**REQUIREMENTS:** Give back the full material, exactly as it reads.

···

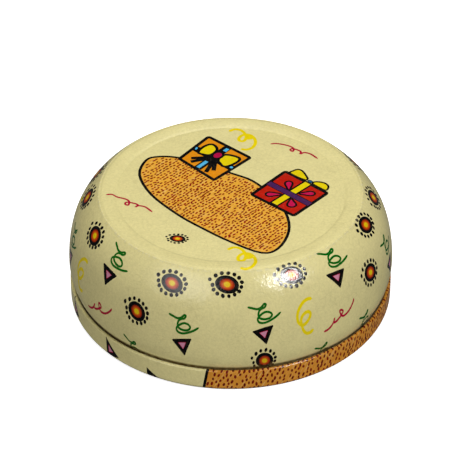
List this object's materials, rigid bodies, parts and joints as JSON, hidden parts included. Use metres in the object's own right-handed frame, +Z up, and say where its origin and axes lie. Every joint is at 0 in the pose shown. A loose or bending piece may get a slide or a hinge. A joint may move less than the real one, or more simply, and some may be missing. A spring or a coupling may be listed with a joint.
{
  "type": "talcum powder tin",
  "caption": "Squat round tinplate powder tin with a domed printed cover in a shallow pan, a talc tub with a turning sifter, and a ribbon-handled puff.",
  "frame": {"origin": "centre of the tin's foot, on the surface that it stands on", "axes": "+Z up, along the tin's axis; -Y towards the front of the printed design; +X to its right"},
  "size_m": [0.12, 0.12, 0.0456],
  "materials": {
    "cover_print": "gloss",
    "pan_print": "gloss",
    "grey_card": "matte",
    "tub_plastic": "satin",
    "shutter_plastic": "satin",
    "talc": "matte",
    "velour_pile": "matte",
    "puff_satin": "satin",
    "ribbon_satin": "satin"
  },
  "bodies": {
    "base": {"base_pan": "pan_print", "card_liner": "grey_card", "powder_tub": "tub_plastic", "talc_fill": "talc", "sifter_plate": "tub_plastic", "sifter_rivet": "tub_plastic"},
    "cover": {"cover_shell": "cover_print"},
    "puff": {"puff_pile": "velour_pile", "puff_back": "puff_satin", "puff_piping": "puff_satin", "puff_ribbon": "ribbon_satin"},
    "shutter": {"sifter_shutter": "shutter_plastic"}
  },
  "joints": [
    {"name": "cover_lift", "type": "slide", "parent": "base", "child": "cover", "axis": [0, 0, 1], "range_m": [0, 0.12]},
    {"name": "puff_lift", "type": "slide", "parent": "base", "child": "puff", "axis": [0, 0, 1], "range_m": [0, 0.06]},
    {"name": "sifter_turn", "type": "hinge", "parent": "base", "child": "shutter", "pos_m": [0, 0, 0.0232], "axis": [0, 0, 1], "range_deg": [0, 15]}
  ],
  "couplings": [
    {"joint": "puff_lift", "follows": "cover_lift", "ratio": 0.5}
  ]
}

···

**WRITTEN SOLUTION:**
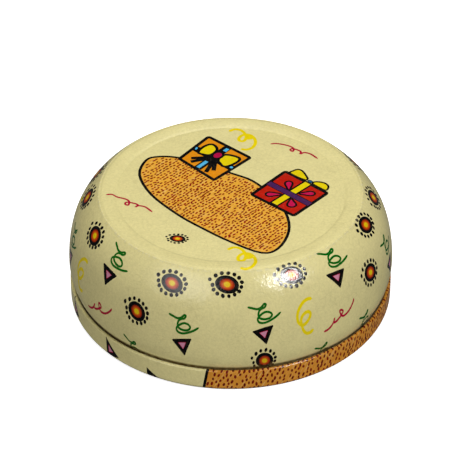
List this object's materials, rigid bodies, parts and joints as JSON, hidden parts included. Use metres in the object's own right-handed frame, +Z up, and say where its origin and axes lie. Every joint is at 0 in the pose shown. A loose or bending piece may get a slide or a hinge. A joint may move less than the real one, or more simply, and some may be missing. A spring or a coupling may be listed with a joint.
{
  "type": "talcum powder tin",
  "caption": "Squat round tinplate powder tin with a domed printed cover in a shallow pan, a talc tub with a turning sifter, and a ribbon-handled puff.",
  "frame": {"origin": "centre of the tin's foot, on the surface that it stands on", "axes": "+Z up, along the tin's axis; -Y towards the front of the printed design; +X to its right"},
  "size_m": [0.12, 0.12, 0.0456],
  "materials": {
    "cover_print": "gloss",
    "pan_print": "gloss",
    "grey_card": "matte",
    "tub_plastic": "satin",
    "shutter_plastic": "satin",
    "talc": "matte",
    "velour_pile": "matte",
    "puff_satin": "satin",
    "ribbon_satin": "satin"
  },
  "bodies": {
    "base": {"base_pan": "pan_print", "card_liner": "grey_card", "powder_tub": "tub_plastic", "talc_fill": "talc", "sifter_plate": "tub_plastic", "sifter_rivet": "tub_plastic"},
    "cover": {"cover_shell": "cover_print"},
    "puff": {"puff_pile": "velour_pile", "puff_back": "puff_satin", "puff_piping": "puff_satin", "puff_ribbon": "ribbon_satin"},
    "shutter": {"sifter_shutter": "shutter_plastic"}
  },
  "joints": [
    {"name": "cover_lift", "type": "slide", "parent": "base", "child": "cover", "axis": [0, 0, 1], "range_m": [0, 0.12]},
    {"name": "puff_lift", "type": "slide", "parent": "base", "child": "puff", "axis": [0, 0, 1], "range_m": [0, 0.06]},
    {"name": "sifter_turn", "type": "hinge", "parent": "base", "child": "shutter", "pos_m": [0, 0, 0.0232], "axis": [0, 0, 1], "range_deg": [0, 15]}
  ],
  "couplings": [
    {"joint": "puff_lift", "follows": "cover_lift", "ratio": 0.5}
  ]
}